▶ [Work instructions]:
Begin with the line that contains "slottedRoll(lowerRollRadius, lowerRollZ), copper);" and end with the line that contains "zip(*points))), Vector(map(max, zip(*points)))": copy that span of lines exactly, and nothing outside it.

▶ [Exercise inputs]:

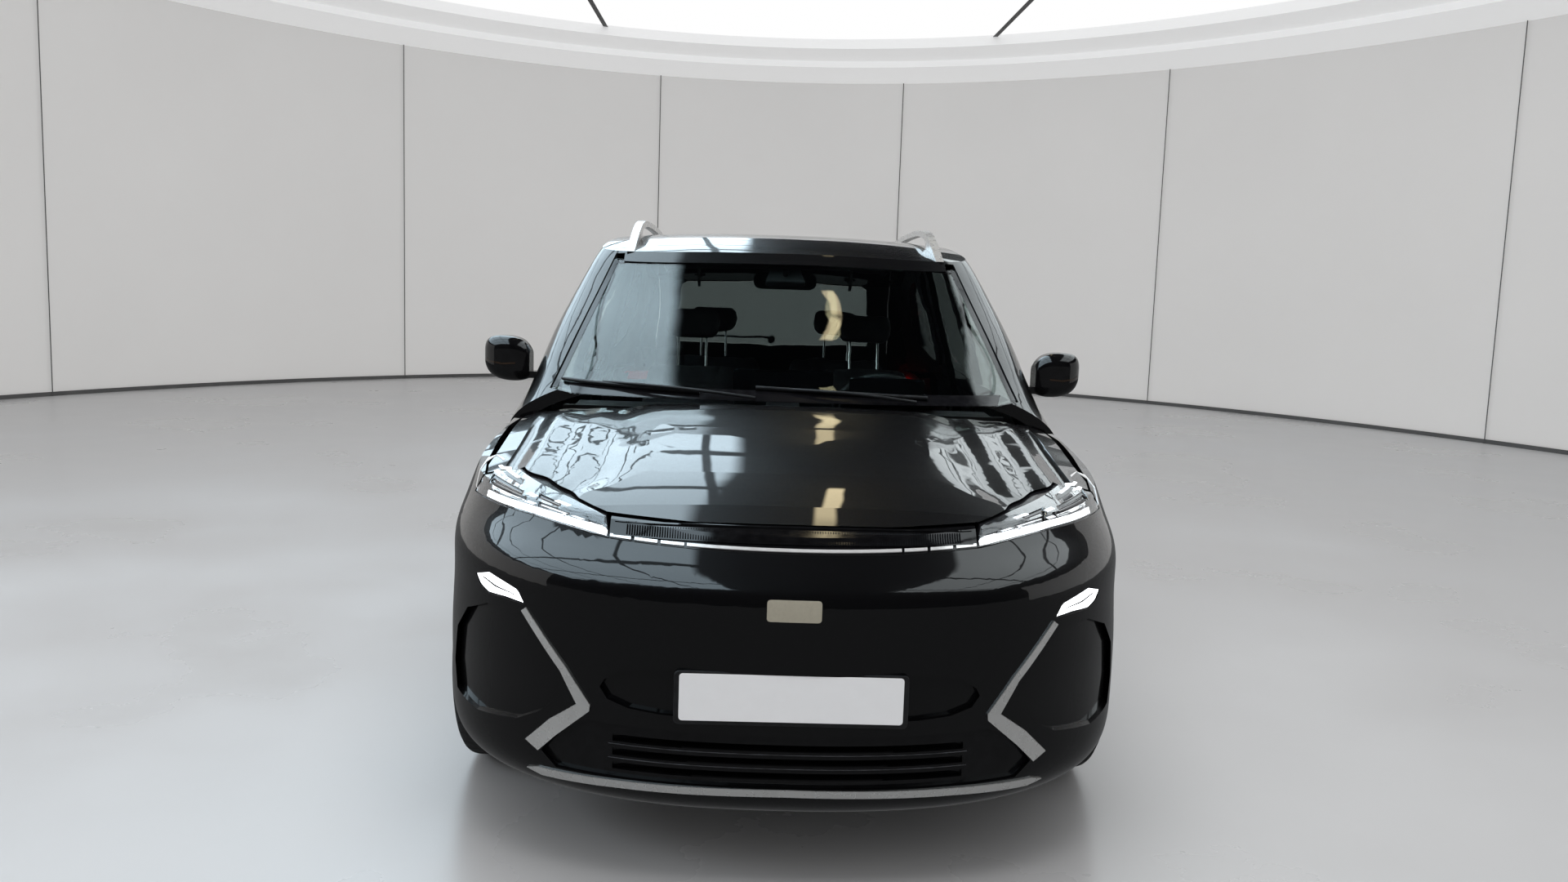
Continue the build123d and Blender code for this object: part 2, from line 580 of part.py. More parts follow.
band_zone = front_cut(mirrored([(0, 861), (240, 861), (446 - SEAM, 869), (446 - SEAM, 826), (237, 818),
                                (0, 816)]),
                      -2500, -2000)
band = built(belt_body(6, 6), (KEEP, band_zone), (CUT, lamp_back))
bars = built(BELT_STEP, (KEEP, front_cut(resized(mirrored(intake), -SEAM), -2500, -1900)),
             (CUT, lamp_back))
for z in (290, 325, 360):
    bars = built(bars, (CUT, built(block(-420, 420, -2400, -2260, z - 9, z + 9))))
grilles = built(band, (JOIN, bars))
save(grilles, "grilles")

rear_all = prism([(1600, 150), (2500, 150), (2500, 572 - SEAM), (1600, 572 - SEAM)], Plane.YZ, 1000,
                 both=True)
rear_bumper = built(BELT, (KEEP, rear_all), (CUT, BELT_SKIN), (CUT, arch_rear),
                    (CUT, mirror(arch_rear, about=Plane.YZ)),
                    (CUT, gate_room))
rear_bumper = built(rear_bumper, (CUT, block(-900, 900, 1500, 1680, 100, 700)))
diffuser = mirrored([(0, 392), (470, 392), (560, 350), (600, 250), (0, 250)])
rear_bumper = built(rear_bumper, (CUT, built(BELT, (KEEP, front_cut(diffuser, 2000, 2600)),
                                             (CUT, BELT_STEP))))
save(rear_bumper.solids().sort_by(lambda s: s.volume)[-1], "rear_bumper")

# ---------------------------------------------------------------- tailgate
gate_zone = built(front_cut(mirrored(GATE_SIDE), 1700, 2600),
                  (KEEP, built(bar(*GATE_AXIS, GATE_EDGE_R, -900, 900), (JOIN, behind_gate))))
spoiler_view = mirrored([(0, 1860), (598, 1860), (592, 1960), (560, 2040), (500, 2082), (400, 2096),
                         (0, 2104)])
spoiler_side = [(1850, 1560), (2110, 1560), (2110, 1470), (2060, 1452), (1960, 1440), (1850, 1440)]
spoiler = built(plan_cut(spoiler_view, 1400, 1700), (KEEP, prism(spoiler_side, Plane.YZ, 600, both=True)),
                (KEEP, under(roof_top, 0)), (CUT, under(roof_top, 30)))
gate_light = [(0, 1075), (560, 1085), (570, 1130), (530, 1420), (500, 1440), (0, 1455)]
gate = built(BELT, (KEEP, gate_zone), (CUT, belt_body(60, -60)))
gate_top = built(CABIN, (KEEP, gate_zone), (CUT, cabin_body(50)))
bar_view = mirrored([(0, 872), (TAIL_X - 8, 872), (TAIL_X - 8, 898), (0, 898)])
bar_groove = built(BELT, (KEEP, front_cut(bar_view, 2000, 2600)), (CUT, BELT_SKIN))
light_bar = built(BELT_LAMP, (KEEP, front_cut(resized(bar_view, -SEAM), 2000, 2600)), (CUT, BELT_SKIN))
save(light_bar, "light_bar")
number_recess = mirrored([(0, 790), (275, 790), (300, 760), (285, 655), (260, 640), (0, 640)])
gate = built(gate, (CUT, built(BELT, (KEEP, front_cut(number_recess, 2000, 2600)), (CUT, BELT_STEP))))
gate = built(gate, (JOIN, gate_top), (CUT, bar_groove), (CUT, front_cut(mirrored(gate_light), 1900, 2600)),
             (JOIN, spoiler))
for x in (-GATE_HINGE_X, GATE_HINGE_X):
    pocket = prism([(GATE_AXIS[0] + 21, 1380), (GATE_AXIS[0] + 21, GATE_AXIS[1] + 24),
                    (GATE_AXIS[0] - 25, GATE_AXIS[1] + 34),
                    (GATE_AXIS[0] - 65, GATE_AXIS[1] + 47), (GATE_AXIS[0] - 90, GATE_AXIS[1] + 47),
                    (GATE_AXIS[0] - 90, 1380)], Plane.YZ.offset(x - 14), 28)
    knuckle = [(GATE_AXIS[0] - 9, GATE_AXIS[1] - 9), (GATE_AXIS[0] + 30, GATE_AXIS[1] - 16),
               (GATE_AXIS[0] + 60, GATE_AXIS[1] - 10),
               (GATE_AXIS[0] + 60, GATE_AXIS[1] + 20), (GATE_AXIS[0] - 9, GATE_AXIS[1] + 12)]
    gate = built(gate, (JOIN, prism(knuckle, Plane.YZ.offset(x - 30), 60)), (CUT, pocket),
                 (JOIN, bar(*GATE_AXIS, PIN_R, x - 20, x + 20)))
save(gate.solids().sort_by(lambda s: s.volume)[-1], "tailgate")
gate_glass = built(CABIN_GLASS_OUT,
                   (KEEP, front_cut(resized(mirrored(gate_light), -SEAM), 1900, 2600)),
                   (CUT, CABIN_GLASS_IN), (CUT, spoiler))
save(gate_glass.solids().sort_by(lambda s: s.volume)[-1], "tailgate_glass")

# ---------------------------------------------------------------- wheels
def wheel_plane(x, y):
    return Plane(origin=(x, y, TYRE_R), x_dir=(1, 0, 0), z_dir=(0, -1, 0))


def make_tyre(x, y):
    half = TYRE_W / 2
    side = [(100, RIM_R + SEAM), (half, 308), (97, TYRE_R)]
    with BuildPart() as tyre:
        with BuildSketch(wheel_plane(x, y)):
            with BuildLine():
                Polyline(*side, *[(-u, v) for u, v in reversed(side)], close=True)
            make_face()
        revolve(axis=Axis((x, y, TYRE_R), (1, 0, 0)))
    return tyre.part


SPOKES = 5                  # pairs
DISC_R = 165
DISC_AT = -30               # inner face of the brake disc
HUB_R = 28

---

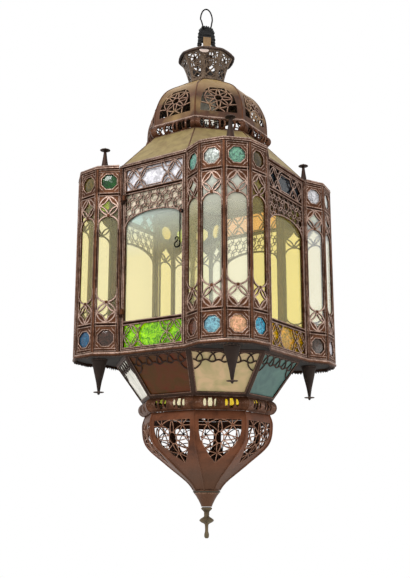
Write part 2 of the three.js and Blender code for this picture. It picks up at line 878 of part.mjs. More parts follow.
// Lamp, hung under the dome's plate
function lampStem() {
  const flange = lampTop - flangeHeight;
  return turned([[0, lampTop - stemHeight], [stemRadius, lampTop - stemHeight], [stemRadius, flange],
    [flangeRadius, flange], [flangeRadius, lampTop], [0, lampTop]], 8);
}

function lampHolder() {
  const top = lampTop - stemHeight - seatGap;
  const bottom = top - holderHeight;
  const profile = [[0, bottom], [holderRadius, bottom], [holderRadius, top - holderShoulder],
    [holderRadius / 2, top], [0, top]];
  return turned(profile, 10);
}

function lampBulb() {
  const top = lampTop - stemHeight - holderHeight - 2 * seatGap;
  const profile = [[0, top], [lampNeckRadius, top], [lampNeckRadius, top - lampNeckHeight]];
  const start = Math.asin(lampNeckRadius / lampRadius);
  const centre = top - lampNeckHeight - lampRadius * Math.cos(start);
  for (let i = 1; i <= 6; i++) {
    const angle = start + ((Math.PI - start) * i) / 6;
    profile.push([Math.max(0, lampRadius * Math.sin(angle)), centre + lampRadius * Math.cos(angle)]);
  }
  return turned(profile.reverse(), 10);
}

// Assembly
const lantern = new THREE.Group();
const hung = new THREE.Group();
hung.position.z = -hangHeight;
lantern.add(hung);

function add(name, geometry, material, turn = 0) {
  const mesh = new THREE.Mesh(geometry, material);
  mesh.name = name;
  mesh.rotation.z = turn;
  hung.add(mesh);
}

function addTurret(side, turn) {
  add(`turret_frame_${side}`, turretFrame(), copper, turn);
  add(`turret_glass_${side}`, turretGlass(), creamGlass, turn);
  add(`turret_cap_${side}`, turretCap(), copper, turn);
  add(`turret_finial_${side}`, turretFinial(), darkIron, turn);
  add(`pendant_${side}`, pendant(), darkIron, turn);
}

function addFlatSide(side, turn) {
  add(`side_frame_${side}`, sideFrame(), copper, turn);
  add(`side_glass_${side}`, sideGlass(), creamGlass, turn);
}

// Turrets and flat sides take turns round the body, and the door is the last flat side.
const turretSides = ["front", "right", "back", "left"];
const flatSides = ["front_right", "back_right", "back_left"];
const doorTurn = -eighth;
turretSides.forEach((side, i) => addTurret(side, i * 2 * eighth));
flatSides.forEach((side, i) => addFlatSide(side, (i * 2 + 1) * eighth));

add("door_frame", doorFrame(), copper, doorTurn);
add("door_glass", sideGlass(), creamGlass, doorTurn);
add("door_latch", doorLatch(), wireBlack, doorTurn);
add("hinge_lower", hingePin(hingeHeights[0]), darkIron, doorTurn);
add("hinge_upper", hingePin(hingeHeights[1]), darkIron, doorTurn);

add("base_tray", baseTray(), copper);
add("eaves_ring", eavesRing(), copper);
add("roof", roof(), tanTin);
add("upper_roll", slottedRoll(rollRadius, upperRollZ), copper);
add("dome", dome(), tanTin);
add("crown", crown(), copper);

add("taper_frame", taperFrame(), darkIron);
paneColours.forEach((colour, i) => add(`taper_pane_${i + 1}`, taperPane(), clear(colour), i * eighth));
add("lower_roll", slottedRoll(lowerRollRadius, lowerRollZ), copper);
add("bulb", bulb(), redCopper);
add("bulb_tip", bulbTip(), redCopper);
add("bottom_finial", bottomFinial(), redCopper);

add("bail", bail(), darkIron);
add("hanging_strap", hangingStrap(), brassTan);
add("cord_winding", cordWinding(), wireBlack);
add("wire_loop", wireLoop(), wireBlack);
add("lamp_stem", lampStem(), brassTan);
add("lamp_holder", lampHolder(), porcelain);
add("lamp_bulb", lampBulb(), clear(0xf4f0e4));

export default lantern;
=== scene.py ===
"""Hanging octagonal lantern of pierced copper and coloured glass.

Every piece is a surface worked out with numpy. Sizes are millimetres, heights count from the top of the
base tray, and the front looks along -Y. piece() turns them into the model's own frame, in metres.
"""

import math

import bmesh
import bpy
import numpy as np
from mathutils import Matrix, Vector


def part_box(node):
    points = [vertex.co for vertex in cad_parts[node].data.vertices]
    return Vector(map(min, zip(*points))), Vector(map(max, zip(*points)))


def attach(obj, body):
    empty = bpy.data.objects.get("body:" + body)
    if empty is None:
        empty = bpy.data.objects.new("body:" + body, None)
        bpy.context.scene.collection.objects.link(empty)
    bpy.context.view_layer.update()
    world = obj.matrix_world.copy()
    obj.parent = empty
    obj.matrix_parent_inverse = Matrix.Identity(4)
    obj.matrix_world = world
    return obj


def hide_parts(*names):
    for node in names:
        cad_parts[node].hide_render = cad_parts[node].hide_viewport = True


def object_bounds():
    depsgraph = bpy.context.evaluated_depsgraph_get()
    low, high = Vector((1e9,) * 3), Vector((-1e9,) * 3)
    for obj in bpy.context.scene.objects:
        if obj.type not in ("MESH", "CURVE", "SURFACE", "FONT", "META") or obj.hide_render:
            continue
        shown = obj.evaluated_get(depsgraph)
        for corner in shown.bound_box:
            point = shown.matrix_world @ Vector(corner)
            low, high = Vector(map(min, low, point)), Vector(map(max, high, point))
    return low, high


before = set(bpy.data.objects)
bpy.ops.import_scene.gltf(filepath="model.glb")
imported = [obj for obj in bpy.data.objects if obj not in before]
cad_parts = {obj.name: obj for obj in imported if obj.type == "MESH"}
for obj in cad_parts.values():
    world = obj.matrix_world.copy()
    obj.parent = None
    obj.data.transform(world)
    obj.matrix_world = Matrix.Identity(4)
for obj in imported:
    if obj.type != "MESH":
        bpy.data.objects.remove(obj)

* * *

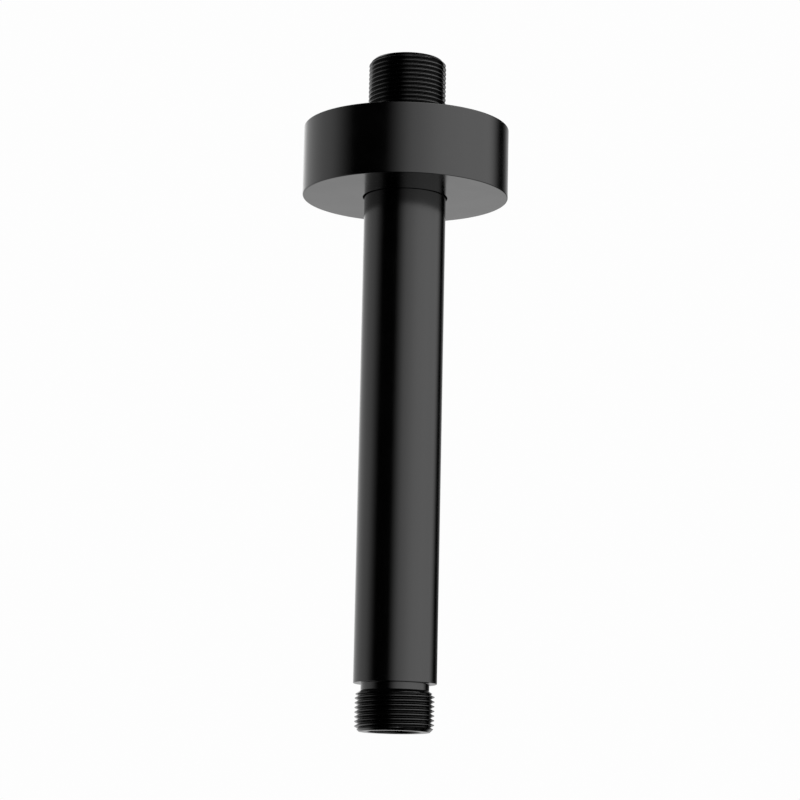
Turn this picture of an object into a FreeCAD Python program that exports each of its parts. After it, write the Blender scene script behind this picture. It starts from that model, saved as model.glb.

▶ [Answer to this problem]:
add("lower_roll", slottedRoll(lowerRollRadius, lowerRollZ), copper);
add("bulb", bulb(), redCopper);
add("bulb_tip", bulbTip(), redCopper);
add("bottom_finial", bottomFinial(), redCopper);

add("bail", bail(), darkIron);
add("hanging_strap", hangingStrap(), brassTan);
add("cord_winding", cordWinding(), wireBlack);
add("wire_loop", wireLoop(), wireBlack);
add("lamp_stem", lampStem(), brassTan);
add("lamp_holder", lampHolder(), porcelain);
add("lamp_bulb", lampBulb(), clear(0xf4f0e4));

export default lantern;
=== scene.py ===
"""Hanging octagonal lantern of pierced copper and coloured glass.

Every piece is a surface worked out with numpy. Sizes are millimetres, heights count from the top of the
base tray, and the front looks along -Y. piece() turns them into the model's own frame, in metres.
"""

import math

import bmesh
import bpy
import numpy as np
from mathutils import Matrix, Vector


def part_box(node):
    points = [vertex.co for vertex in cad_parts[node].data.vertices]
    return Vector(map(min, zip(*points))), Vector(map(max, zip(*points)))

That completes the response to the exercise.